The Sri Lankan government must express to the Tamil population that they are a cared for and valued part of the Sri Lankan populace, and place a particular emphasis on winning over the Tamil youth. According to one study on youth in Sri Lanka, Tamil youth show a natural proclivity towards armed revolt, and they played a significant part in the rebel movement that began the civil conflict. A scenario in which Sri Lanka slips back into civil conflict casts them in a starring role. To prevent this scenario, the Sri Lankan government must concentrate its efforts on the Tamil youth to ensure they find economic opportunities and their place in the democratic process.
Driven by a prescient Sinhalese political force, the Sri Lanka government should pour in investment and assistance to the northeast. However, the more likely scenario is that Sri Lanka's poor economic condition will give the Sinhalese majority many reasons to minimize financial and other resource expenditure in the northeast, on areas like education. Putting further stress on the situation, northeast Sri Lanka is having its first chance to participate in the twenty-first century economic environment without a civil conflict scaring off investment and stifling trade—just in time for a global recession. Economic opportunities to connect with the global market place available just a year back are no longer around. In 2002, international donors pledged $4.5 billion for achieving peace and reconstruction, but now it is doubtful that these countries are still willing to deliver this large sum in the cash-strapped global economy. The Sri Lankan government will have to replace this loss of funds from abroad by sourcing more investment and assistance in the region itself.

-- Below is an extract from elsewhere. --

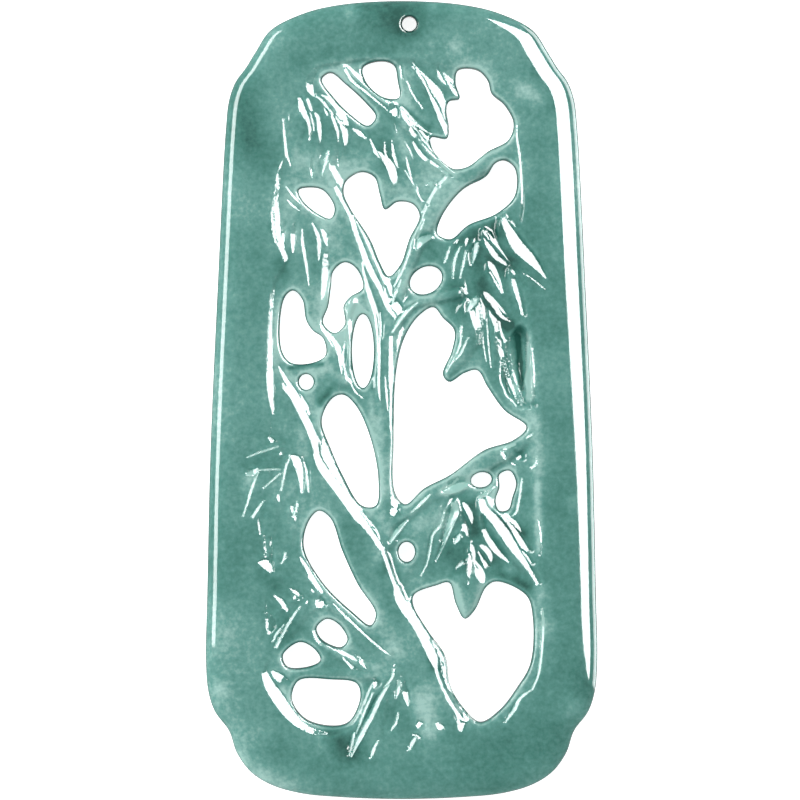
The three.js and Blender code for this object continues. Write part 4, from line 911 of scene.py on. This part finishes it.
class Relief:
    """Heights of the carved face on a fine grid, before its openings are cut."""

    def __init__(self):
        self.x = np.arange(-RASTER_HALF_WIDTH, RASTER_HALF_WIDTH + CELL, CELL)
        self.y = np.arange(-RASTER_HALF_HEIGHT, RASTER_HALF_HEIGHT + CELL, CELL)
        self.z = np.full((len(self.y), len(self.x)), THICK)
        self.plain = self.z
        self.strokes = []

    def window(self, low, high):
        """The part of the grid between two corners, and its points."""
        columns = slice(np.searchsorted(self.x, low[0]), np.searchsorted(self.x, high[0]))
        rows = slice(np.searchsorted(self.y, low[1]), np.searchsorted(self.y, high[1]))
        gx, gy = np.meshgrid(self.x[columns], self.y[rows])
        return (rows, columns), gx, gy

    def sink_field(self, border):
        """Sinks a field: shallow with a short drop at the left, deep with a long slope at the right."""
        ring = closed_ring(border, FIELD_SPACING)
        where, gx, gy = self.window(ring.min(0), ring.max(0))
        points = np.column_stack([gx.ravel(), gy.ravel()])
        share = np.zeros(len(points))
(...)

Hopefully, the Sri Lankan government will recognize the valuable national opportunities for heavily investing in the war torn region. The Tamil youth, for instance, may be one of the most likely sources of future conflict, but they also have, given enough educational resources, enormous potential to make meaningful contributions to Sri Lanka’s society and economy.
While there might be initial jubilation for a twenty-five year civil conflict coming to a head with the anticipated LTTE's military defeat, conditions suggest that the end game might be spoiled. Perception among the Sri Lankans will be that military defeat has solved civil conflict, but of course there is much more fighting to be done in order to workout a positive peace.